As in the Part One edition, I have tried to condense what seemed to be the most important points for discussion into the introductory
essay, using asterisks to relegate specific miscellaneous details to the ‘Explanatory Notes’; the Notes are placed after the text since they annotate it as well. They are also preceded by a few extracts from Goethe’s unpublished sketches and other material on the periphery of Part Two: the so-called paralipomena, which are, so to speak, a penumbral extension of his official text of
Faust
, without reference to which it is difficult to understand his developing (and therefore his final) conception of the whole work.
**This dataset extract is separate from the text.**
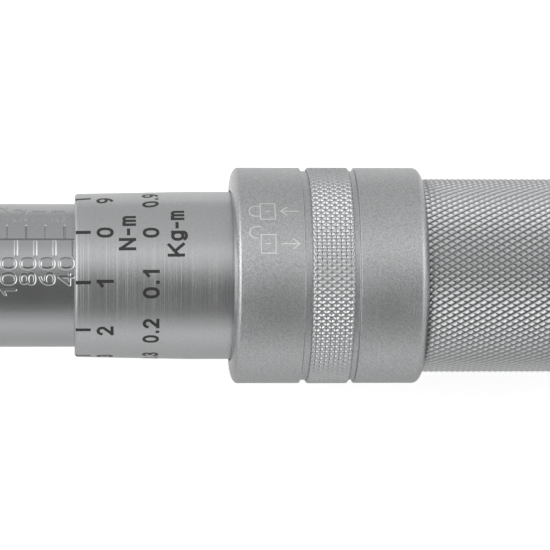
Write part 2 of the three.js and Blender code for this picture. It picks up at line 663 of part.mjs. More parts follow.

The Notes are followed by a short bibliography of sources used or mentioned in the Introduction or in the Notes themselves; since I also frequently quote from Goethe’s letters and conversations, an index of names is included in this section, giving brief details of his correspondents and conversation-partners. (A more extended bibliography of translations and other literature concerning
Faust
and Goethe generally, together with a chronological table of relevant events, appears after the Introduction to Part One.) Since Acts II and III of Part Two supposedly take place in Thessaly and the Peloponnese respectively, and contain numerous mythological or other classical allusions, I have also added an index of classical mythology and a map of Greece. Here and elsewhere, with regret but for the sake of consistency, I have in nearly all cases adopted the conventional Latin spellings of Greek names and place-names (Achilles for Akhilleus, Patrodus for Patroklos, Peneus for Peneios, etc.; Helen/Helena has inevitably been Anglicized as well as Latinized).